_TASK STATEMENT_
Copy out all the lines where "context" shows up.

_SOURCE MATERIAL_
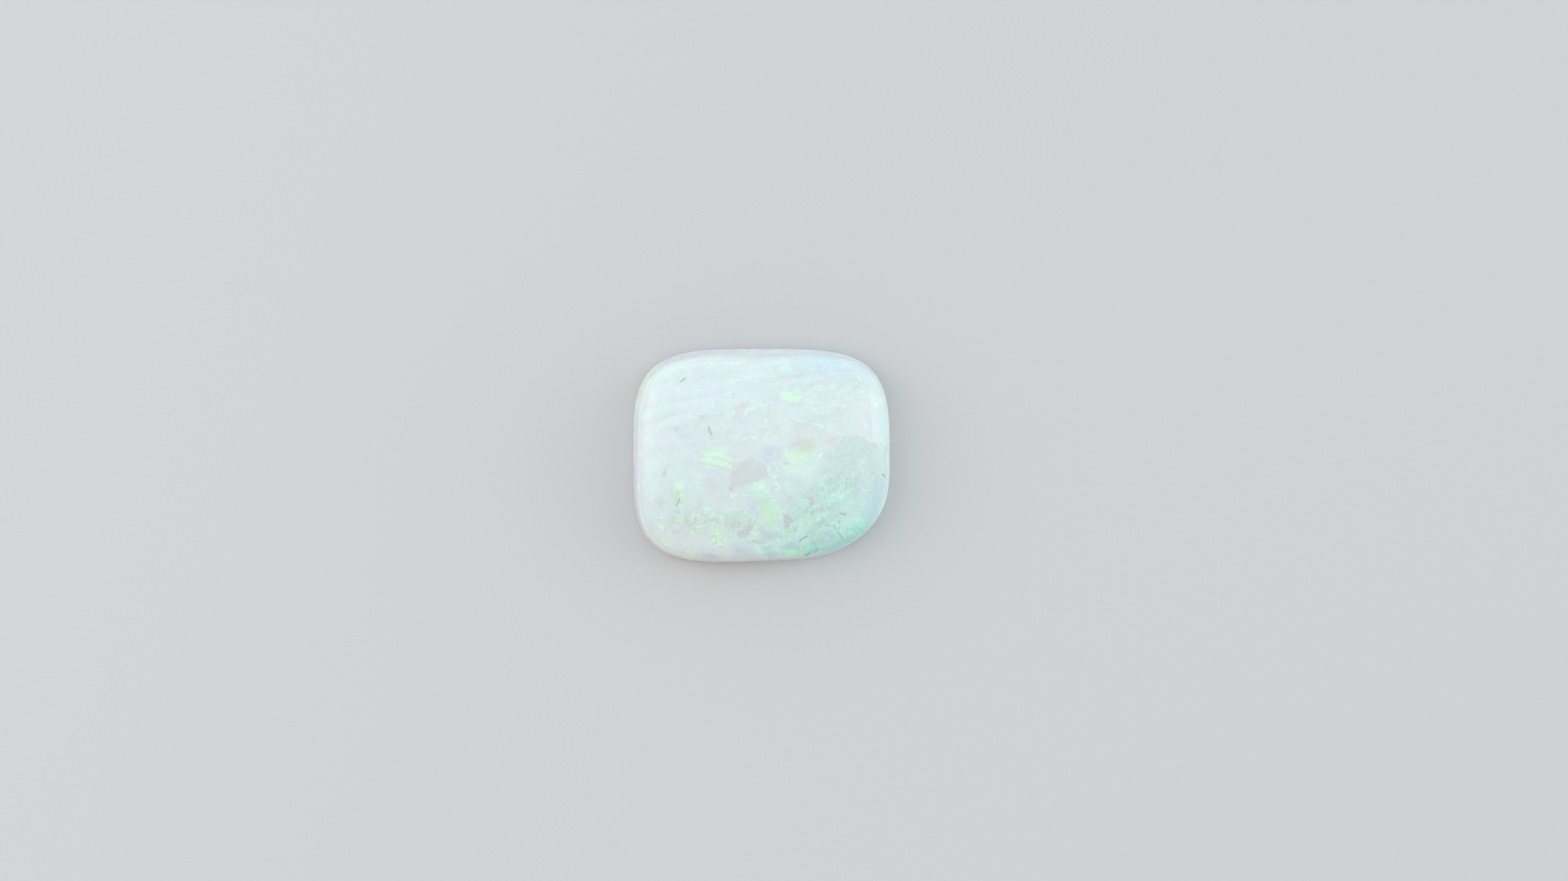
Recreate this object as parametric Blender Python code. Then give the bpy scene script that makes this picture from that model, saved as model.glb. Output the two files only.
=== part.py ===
"""A cushion-shaped opal cabochon, modelled at its real size in metres.

The stone rests on its flat back at Z = 0, with its long side along X, its
domed face up and the origin under the middle of its outline.
"""

import math

import bmesh
import bpy
from mathutils import Vector

MM = 0.001

# The girdle, which is the widest line round the stone, seen from above.
HALF_LENGTH = 7.0 * MM
HALF_WIDTH = 5.86 * MM
SQUARENESS = 3.85  # exponent of the superellipse: 2 is an ellipse, more is squarer

# The hand-cut departures from a true cushion, each fading away from its bearing.
ROUNDED_CORNER = {"bearing": 322.0, "focus": 4.0, "amount": 1.2}
CROPPED_EDGE = {"bearing": 292.0, "focus": 10.0, "amount": 0.030}
FULL_CORNER = {"bearing": 232.0, "focus": 14.0, "amount": 0.008}

# The section, from the back up to the crown.
PEAK = 3.05 * MM  # height of the crown above the back
DOME_DROP = 0.75 * MM  # how far the dome falls from the peak to the ellipse of the girdle
SHOULDER_RADIUS = 1.1 * MM
WALL_LEAN = math.radians(8.5)  # the side wall leans in, so that a bezel can grip it
SLANTED_WALL = {"bearing": 110.0, "focus": 1.5, "amount": math.radians(8.5)}
GIRDLE_HEIGHT = 0.40 * MM
BACK_BEVEL = 0.45 * MM  # how far the flat back lies inside the girdle

# How finely the surface is cut.
SIDES = 120
BEVEL_STEPS = 4
WALL_STEPS = 2
SHOULDER_STEPS = 7
DOME_STEPS = 8

# Milky opal.
OPAL_COLOUR = (0.66, 0.80, 0.79, 1.0)
OPAL_ROUGHNESS = 0.12
OPAL_IOR = 1.45


def fade(angle, feature):
    """The feature's amount at this angle: all of it at its own bearing, and less away from it."""
    turn = angle - math.radians(feature["bearing"])
    return feature["amount"] * math.exp(feature["focus"] * (math.cos(turn) - 1.0))


def girdle_point(angle):
    """A point of the girdle: a superellipse with one rounder corner and one cropped edge."""
    power = SQUARENESS - fade(angle, ROUNDED_CORNER)
    across = abs(math.cos(angle) / HALF_LENGTH) ** power
    along = abs(math.sin(angle) / HALF_WIDTH) ** power
    radius = (across + along) ** (-1.0 / power)
    radius *= 1.0 - fade(angle, CROPPED_EDGE) + fade(angle, FULL_CORNER)
    return Vector((radius * math.cos(angle), radius * math.sin(angle)))


def girdle_outline():
    """(angles, points of the girdle about the middle of its own box, unit normals pointing out)."""
    angles = [math.tau * side / SIDES for side in range(SIDES)]
    points = [girdle_point(angle) for angle in angles]
    middle = Vector(
        (
            (min(p.x for p in points) + max(p.x for p in points)) / 2,
            (min(p.y for p in points) + max(p.y for p in points)) / 2,
        )
    )
    nudge = 0.25 * math.tau / SIDES
    normals = []
    for angle in angles:
        along = girdle_point(angle + nudge) - girdle_point(angle - nudge)
        normals.append(Vector((along.y, -along.x)).normalized())
    return angles, [point - middle for point in points], normals


def dome_height(x, y):
    """The dome is an elliptic paraboloid."""
    return PEAK - DOME_DROP * ((x / HALF_LENGTH) ** 2 + (y / HALF_WIDTH) ** 2)


def dome_tilt(place, normal):
    """How steeply the dome falls towards the normal at this place, as an angle."""
    fall = normal.x * place.x / HALF_LENGTH**2 + normal.y * place.y / HALF_WIDTH**2
    return math.atan(2.0 * DOME_DROP * fall)


def shoulder_arc(lean, tilt):
    """(inset, rise) over the wall's top of the shoulder's arc, where its surface has this tilt."""
    wall_tilt = math.pi / 2 - lean
    inset = SHOULDER_RADIUS * (math.sin(wall_tilt) - math.sin(tilt))
    rise = SHOULDER_RADIUS * (math.cos(tilt) - math.cos(wall_tilt))
    return inset, rise


def wall_top(point, normal, lean):
    """(inset, height, tilt): the wall's top edge, and the tilt at which its shoulder meets the dome.

    The wall's height sets how far in the shoulder ends, and the dome's height there sets the
    wall's height, so each is worked out from the other until they agree.
    """
    height = PEAK - DOME_DROP - SHOULDER_RADIUS
    tilt = 0.0
    for _ in range(6):
        inset = (height - GIRDLE_HEIGHT) * math.tan(lean)
        arc_inset, arc_rise = shoulder_arc(lean, tilt)
        place = point - normal * (inset + arc_inset)
        tilt = dome_tilt(place, normal)
        height = dome_height(place.x, place.y) - arc_rise
    return (height - GIRDLE_HEIGHT) * math.tan(lean), height, tilt


def rim_stations(point, normal, lean):
    """(inset from the girdle, height) from the back's edge over the bevel, wall and shoulder."""
    top_inset, top_height, top_tilt = wall_top(point, normal, lean)
    stations = []
    for step in range(BEVEL_STEPS + 1):
        turn = math.pi / 2 * step / BEVEL_STEPS
        inset = BACK_BEVEL * (1.0 - math.sin(turn))
        stations.append((inset, GIRDLE_HEIGHT * (1.0 - math.cos(turn))))
    for step in range(1, WALL_STEPS + 1):
        share = step / WALL_STEPS
        rise = share * (top_height - GIRDLE_HEIGHT)
        stations.append((share * top_inset, GIRDLE_HEIGHT + rise))
    wall_tilt = math.pi / 2 - lean
    for step in range(1, SHOULDER_STEPS + 1):
        tilt = wall_tilt + (top_tilt - wall_tilt) * step / SHOULDER_STEPS
        inset, rise = shoulder_arc(lean, tilt)
        stations.append((top_inset + inset, top_height + rise))
    return stations


def section_rings():
    """The rings of the stone, from the edge of its back up to the last ring of the dome."""
    angles, points, normals = girdle_outline()
    leans = [WALL_LEAN + fade(angle, SLANTED_WALL) for angle in angles]
    columns = [rim_stations(*place) for place in zip(points, normals, leans)]
    rings = []
    for station in range(len(columns[0])):
        ring = []
        for point, normal, column in zip(points, normals, columns):
            inset, height = column[station]
            ring.append((point - normal * inset).to_3d() + Vector((0, 0, height)))
        rings.append(ring)
    shoulder = rings[-1]
    for step in range(1, DOME_STEPS):
        share = 1.0 - step / DOME_STEPS
        rings.append(
            [
                Vector((share * p.x, share * p.y, dome_height(share * p.x, share * p.y)))
                for p in shoulder
            ]
        )
    return rings


def opal_mesh():
    """Lofts the rings into one closed surface, with a flat back and a point at the crown."""
    shape = bmesh.new()
    rings = [[shape.verts.new(point) for point in ring] for ring in section_rings()]
    crown = shape.verts.new((0.0, 0.0, PEAK))
    shape.faces.new(reversed(rings[0]))
    for side in range(SIDES):
        after = (side + 1) % SIDES
        for lower, upper in zip(rings, rings[1:]):
            shape.faces.new((lower[side], lower[after], upper[after], upper[side]))
        shape.faces.new((rings[-1][side], rings[-1][after], crown))
    mesh = bpy.data.meshes.new("opal")
    shape.to_mesh(mesh)
    shape.free()
    mesh.shade_smooth()
    mesh.set_sharp_from_angle(angle=math.radians(30))
    return mesh


def opal_material():
    material = bpy.data.materials.new("milky_opal")
    material.use_nodes = True
    surface = material.node_tree.nodes["Principled BSDF"]
    surface.inputs["Base Color"].default_value = OPAL_COLOUR
    surface.inputs["Roughness"].default_value = OPAL_ROUGHNESS
    surface.inputs["Metallic"].default_value = 0.0
    surface.inputs["IOR"].default_value = OPAL_IOR
    return material


def build():
    for old in list(bpy.data.objects):
        bpy.data.objects.remove(old)
    collection = bpy.data.collections.new("opal_cabochon")
    bpy.context.scene.collection.children.link(collection)
    opal = bpy.data.objects.new("opal", opal_mesh())
    opal.data.materials.append(opal_material())
    collection.objects.link(opal)


build()
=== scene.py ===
"""The looks of a polished white opal cabochon, lying dome up on a pale floor and seen from above."""

import math

import bpy
import numpy as np
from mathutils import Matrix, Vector


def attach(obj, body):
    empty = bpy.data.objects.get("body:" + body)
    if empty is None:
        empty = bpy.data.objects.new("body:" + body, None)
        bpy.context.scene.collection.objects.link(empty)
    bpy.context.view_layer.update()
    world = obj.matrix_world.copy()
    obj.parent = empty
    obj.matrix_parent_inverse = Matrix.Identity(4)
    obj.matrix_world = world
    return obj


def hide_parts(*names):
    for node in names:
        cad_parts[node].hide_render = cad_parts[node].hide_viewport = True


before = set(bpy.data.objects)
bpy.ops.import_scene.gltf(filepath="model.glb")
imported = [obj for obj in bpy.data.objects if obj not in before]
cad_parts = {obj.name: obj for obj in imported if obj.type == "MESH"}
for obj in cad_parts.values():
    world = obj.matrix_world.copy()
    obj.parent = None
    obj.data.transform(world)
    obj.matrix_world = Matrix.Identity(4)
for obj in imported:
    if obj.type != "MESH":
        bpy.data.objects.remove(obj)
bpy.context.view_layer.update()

MM = 0.001

# The stone's outline and section, as the solid has them.
HALF_LENGTH = 7.0 * MM
HALF_WIDTH = 5.86 * MM
SQUARENESS = 3.85
ROUNDED_CORNER = {"bearing": 322.0, "focus": 4.0, "amount": 1.2}
CROPPED_EDGE = {"bearing": 292.0, "focus": 10.0, "amount": 0.030}
FULL_CORNER = {"bearing": 232.0, "focus": 14.0, "amount": 0.008}
PEAK = 3.05 * MM
DOME_DROP = 0.75 * MM
SHOULDER_RADIUS = 1.1 * MM
WALL_LEAN = math.radians(8.5)
SLANTED_WALL = {"bearing": 110.0, "focus": 1.5, "amount": math.radians(8.5)}
GIRDLE_HEIGHT = 0.40 * MM
BACK_BEVEL = 0.45 * MM

# How finely the surface is cut, in rings from the crown outwards.
DOME_RINGS = 108
SHOULDER_RINGS = 26
WALL_RINGS = 10
BEVEL_RINGS = 10
RINGS = DOME_RINGS + SHOULDER_RINGS + WALL_RINGS + BEVEL_RINGS

# The waves of the polish: their height, how long the broad and the fine ones are in mm, and the
# heights in mm between which they set in above the wall.
WAVE_HEIGHT = 0.004 * MM
BROAD_WAVE = 2.4
FINE_WAVE = 0.7
WAVE_FADE = (1.3, 2.2)

# The nicks round the girdle: how many, the middle and spread of their bearings in degrees, and the
# ranges of their measures in mm.
CHIPS = 60
CHIP_BEARINGS = (225.0, 60.0)
CHIP_WIDTHS = (0.04, 0.14)
CHIP_HEIGHTS = (0.06, 0.16)
CHIP_DEPTHS = (0.006, 0.022)
CHIP_LIFTS = (-0.05, 0.30)

# Heights in mm between which the face's marks fade in above the wall, and the wall's own fade out.
FACE_FADE = (0.9, 1.7)
WALL_FADE = (1.8, 1.3)

# A facet's edge: how far it wanders, and how wide it is, in mm.
FACET_SWAY = 0.05
FACET_EDGE = 0.09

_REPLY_
    bpy.context.scene.collection.children.link(collection)
        bpy.context.scene.collection.objects.link(empty)
    bpy.context.view_layer.update()
bpy.context.view_layer.update()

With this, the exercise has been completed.